Remember, these are not your friends on a deeper level, but colleagues. So, some bit of professionalism is required on your part when presenting your business to them for funding supports.

Once again, note that you’re NOT BEGGING for money, but seeking investments. There is no shame in seeking investment for your business expansion, from whomsoever, just as it’s no shame for marketers in banks asking you to place funds with them.

Then, you need to do a well-crafted 1 or 2-page proposal about your business to each of those listed colleagues. Thereafter, arrange for a meeting to discuss that proposal with each separately or all of them together.

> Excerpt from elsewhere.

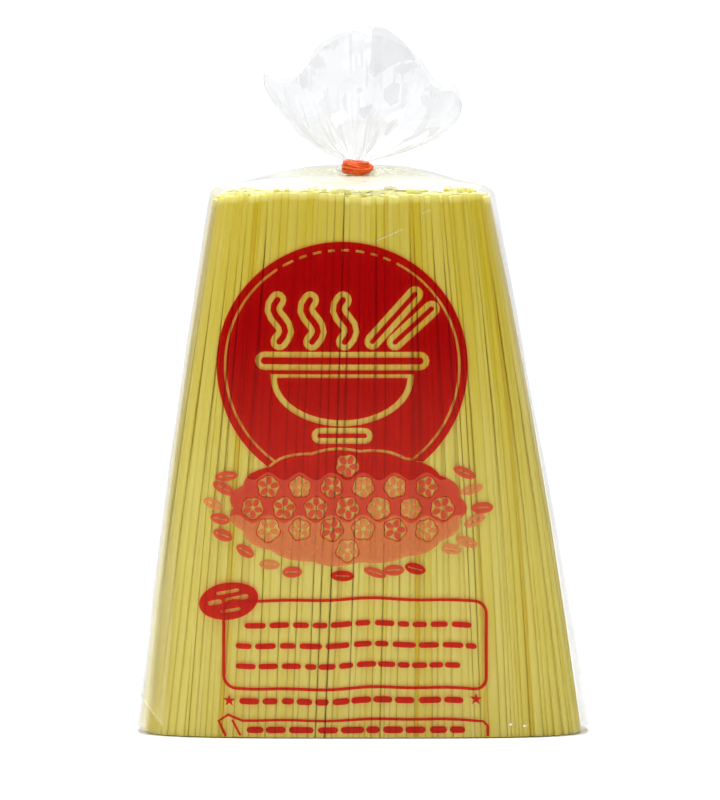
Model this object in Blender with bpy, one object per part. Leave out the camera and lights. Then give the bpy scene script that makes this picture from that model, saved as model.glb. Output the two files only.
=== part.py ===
"""Clear bag of straight dried yellow noodles, standing upright and tied with a rubber band.

Three solids: the bundle of noodle strands, the clear film where it stands free above them
(shoulder, gathered neck and open frill), and the rubber band wound round the neck.
Metres, +Z up, front towards -Y, origin at the bottom centre of the whole pack.
"""
import math
import random

import bmesh
import bpy
import numpy as np
from mathutils import Matrix, Vector

MM = 0.001

# The bundle: flat strands that fan out from a deep, narrow top to a wide, flat base.
STRAND_LENGTH = 218 * MM
STRAND_WIDTH = 4.3 * MM
STRAND_THICKNESS = 1.7 * MM
BASE_WIDTH = 176.5 * MM
BASE_DEPTH = 48 * MM
TOP_WIDTH = 113.5 * MM
TOP_DEPTH = 60 * MM
TOP_SHIFT = -4 * MM
ROUNDNESS = 3.2
OUTLINE_STEPS = 30

# The strands that show: the outer row all round, and the ends that stand up on top.
OUTER_STRANDS = 98
OUTER_SINK = 0.7 * MM
SLIP = 0.5 * MM
STRAND_TURN = 10.0
LENGTH_SPREAD = 5.5 * MM
CORE_SINK = 0.9 * MM
CORE_SIDES = 96
CORE_TOP = STRAND_LENGTH - LENGTH_SPREAD - 2 * MM
FOOT_TRIM = 3 * MM
END_ROWS = 8
END_COLUMNS = 11
END_INSET = 4 * MM
END_ROOT = 4 * MM
END_TURN = 25.0
END_REACH = 0.86
PLACE_SPREAD = 0.9 * MM

# The clear film above the strands.
GAP = 0.3 * MM
FILM_GAP = 1.6 * MM
SHOULDER_BOTTOM = STRAND_LENGTH + GAP
NECK_SHIFT = -2 * MM
NECK_RADIUS = 3.9 * MM
NECK_BOTTOM = 222.7 * MM
NECK_TOP = 231.3 * MM
NECK_PLEATS = 10
FLUTE_DEPTH = 0.06
FRILL_WALL = 1.3 * MM
FLARE_POWER = 1.9
RISE_POWER = 1.15
FRILL_LEVELS = 8
HOLLOW_START = 0.2

# Levels of the shoulder from its rim in to the neck: share of the way out to the rim,
# height above the flat underside and height of the pleats (millimetres).
SHOULDER_LEVELS = (
    (1.0, 0.7, 0.0), (0.95, 1.8, 0.1), (0.84, 2.9, 0.3), (0.68, 4.4, 0.4), (0.5, 5.8, 0.5),
    (0.32, 6.8, 0.6), (0.2, 6.7, 0.5), (0.12, 5.6, 0.3), (0.06, 4.6, 0.0),
)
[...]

If you’re getting positive response signals from one or more of them, then get a consultant to do you a detailed business plan. You can even build one yourself. But it must be detailed and defensible. As a guide, try to avoid putting a critical trade secret in the document. If your business plan contains everything about your business, please get your potential investors to sign a Non-Disclosure Agreement (NDA). This agreement forbids them from implementing your business plan without your consent. 

Frankly, the ‘street’ is not smiling. Fish feeds on fishes these days, and it’s no joke. That’s by the way.

Thus far you could see that I have not mentioned bank loan. You see, let’s face it, it amounts to complete idiocy to start a business with interest-bearing loans. That business may not survive the third year in operation. 


  1. Funding from Angel Investors or Venture Capitalists 

Now this final option assumes that you have some structures and some basic processes in place at your business. We have a couple of silent wealthy people around who don’t like to be seen out there but invest massively on start-ups. This caliber of people invest through some platforms. And you know what? They sometimes don’t even want to meet you. They just want to be sure you have a good business case.

I know a couple of such platforms, and these include VC4Africa, Lagos Angle Network , TL COM, Singularity Investment, CRE Venture Capital, ECHO VC, etc.

You may want to prospect any of the firms for funding. Best of luck.